We may even come to a place where church leaders, such as Cromwell, will become responsible to form armed militias that may defend our families and communities from a tyrannical federal government, as did also the pastors of many Congregational, Baptist and Presbyterian churches at the time of the American Revolution. The Christian Commonwealth should state emphatically from the outset that we would take every conceivable step to avoid every violent conflict with a hostile government. However, we ought to throw off the Ghandist pacifistic notion that armed conflict is wrong in all circumstances. We need to be prepared to defend ourselves if wrongfully attacked.
Another important strategy is to have both church and civil leaders understand that there is a covenantal basis for the separation of Church and State spheres of government, as did the American Puritans. In this way, we would be able to fully articulate our views in the “public square” when those who enforce power unlawfully would attempt to intimidate United States citizens and rob them of their God-given rights and duties in the civil arena. Even civil leaders who are not Christians would be constrained to legislate according to the moral law of God.
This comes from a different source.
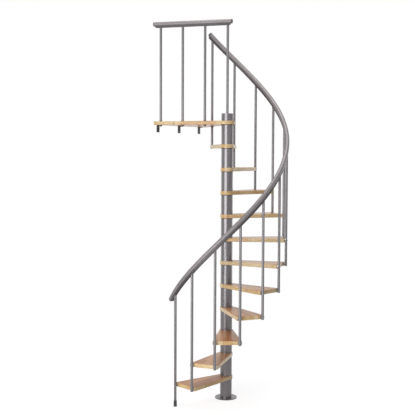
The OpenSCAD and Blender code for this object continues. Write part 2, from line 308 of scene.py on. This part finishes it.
def timber(name, seed, heading, top):
    """Lacquered beech, glued up from staves along a heading, each with its own tone and grain. Tops
    and sides take different colours, which is painted light.
    """
    look = Look(name, BEECH_GLOSS)
    place = look.coordinates["Object"]
    level = look.node("VectorMath", {0: place, 1: (0, 0, top)}, operation="SUBTRACT")
    own = look.node("Mapping", {"Vector": level, "Rotation": (0, 0, -heading)})
    split = look.tree.nodes.new("ShaderNodeSeparateXYZ")
    look.put(split.inputs[0], own)
    x, y = split.outputs[0], split.outputs[1]

    across = look.math("ADD", look.math("DIVIDE", y, STAVE_W), ROW_SHIFT * seed)
    row = look.math("FLOOR", across)
    draw = look.math("ADD", row, BOARD_STEP * seed)
    shift = look.node("TexWhiteNoise", {"W": draw}, noise_dimensions="1D")
    along = look.math("ADD", look.math("DIVIDE", x, STAVE_L), shift)
    column = look.math("FLOOR", along)
    stave = look.node("CombineXYZ", {0: row, 1: column, 2: float(seed)})
    tone = look.node("TexWhiteNoise", {"Vector": stave}, noise_dimensions="3D")
    jump = look.node("TexWhiteNoise", {"Vector": stave}, output=1, noise_dimensions="3D")

    moved = look.node("VectorMath", {0: own, 1: jump}, operation="ADD")
    streaks = look.noise(look.scaled(moved, STREAK_STRETCH), 1.6, 6, 0.5)
    fibres = look.noise(look.scaled(moved, FIBRE_STRETCH), 1.0, 3)
    flecks = look.noise(look.scaled(moved, FLECK_STRETCH), 1.0, 1)

    # Painted light: the colour switches between the side ramp and the top ramp by the surface's
    # normal
    face = look.ramp(tone, TIMBER_TOP_AS_LIT)
    edge = look.ramp(tone, TIMBER_SIDE_AS_LIT)
    normal = look.tree.nodes.new("ShaderNodeSeparateXYZ")
    look.put(normal.inputs[0], look.coordinates["Normal"])
    flat = look.band(look.math("ABSOLUTE", normal.outputs[2]), 0.5, 0.9)
    colour = look.blend(flat, edge, face)
    plain = look.band(streaks, 0.3, 0.7)
    colour = look.blend(plain, look.tinted(colour, STREAK_TINT), colour)
    fibrous = look.band(fibres, 0.35, 0.65, 0.0, 0.35)
    colour = look.blend(fibrous, colour, look.tinted(colour, FIBRE_TINT))
    flecked = look.band(flecks, 0.62, 0.72, 0.0, 0.45)
    colour = look.blend(flecked, colour, look.tinted(colour, FLECK_TINT))
    long_seam = look.near_whole(across, SEAM / STAVE_W)
    seam = look.math("MAXIMUM", long_seam, look.near_whole(along, SEAM / STAVE_L))
    colour = look.blend(look.math("MULTIPLY", seam, 0.5), colour, (*SEAM_BROWN, 1))
    look.put(look.shader.inputs["Base Color"], colour)
    look.put(look.shader.inputs["Roughness"], look.band(fibres, 0.3, 0.7, 0.34, 0.46))
    relief = look.math("SUBTRACT", look.math("MULTIPLY", fibres, 0.4), seam)
    look.bump(relief, FIBRE_DEPTH, 0.6)
    return look.material


SILVER = (0.162, 0.152, 0.159)
RAIL_GREY = (0.200, 0.182, 0.186)
# The bar's darker grey is painted shade: it stands for the shade under a handrail's round top, not
# for a different finish
BAR_SHADE_GREY = (0.060, 0.054, 0.056)
NICKEL = (0.300, 0.285, 0.262)
BLACKENED = (0.050, 0.050, 0.052)
PLASTIC = (0.028, 0.027, 0.028)
FLAKE_SCALE = 2600
PEEL_SCALE = 420
PEEL = 0.000004  # height of an orange peel
SKIN_SCALE = 1500
SKIN_DEPTH = 0.00003


def coated_metal(name, colour, metallic, roughness, peel=0.0, flake=0.05):
    """Metallic lacquer with fine flakes, a drifting roughness and, where given, an orange peel."""
    look = Look(name, {"Metallic": metallic, "Specular IOR Level": 0.5})
    own = look.coordinates["Object"]
    flakes = look.noise(own, FLAKE_SCALE, 1)
    cloud = look.noise(own, 5, 3)
    light = (*[c * (1 + flake) for c in colour], 1)
    dark = (*[c * (1 - flake) for c in colour], 1)
    tone = look.blend(look.band(flakes, 0.35, 0.65), dark, light)
    look.put(look.shader.inputs["Base Color"], tone)
    look.put(look.shader.inputs["Roughness"], look.band(cloud, 0.3, 0.7, *roughness))
    if peel:
        look.bump(look.noise(own, PEEL_SCALE, 2), peel, 1.0)
    return look.material


def moulded(name, colour, roughness):
    """Dark moulded plastic with a fine grained skin."""
    look = Look(name, {"Specular IOR Level": 0.5})
    own = look.coordinates["Object"]
    grain = look.noise(own, SKIN_SCALE, 2)
    cloud = look.noise(own, 9, 2)
    light = (*[c * 1.15 for c in colour], 1)
    tone = look.blend(look.band(cloud, 0.35, 0.65), (*colour, 1), light)
    look.put(look.shader.inputs["Base Color"], tone)
    look.put(look.shader.inputs["Roughness"], look.band(cloud, 0.3, 0.7, *roughness))
    look.bump(grain, SKIN_DEPTH, 0.7)
    return look.material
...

John Hancock, Samuel Adams and Thomas Jefferson were civil leaders who were educated by the church as to the civil leader’s obligation to defend the rights of the people against tyranny.
In the meantime, we need to keep pressing our advantage. The Church should begin by making public prayer proclamations against sin in our society. We must declare the areas in which the civil government has violated the moral Law of God. And this we must do fearlessly.
“They that forsake the law praise the wicked, but they that keep the law shall resist them” (Proverbs 28:4).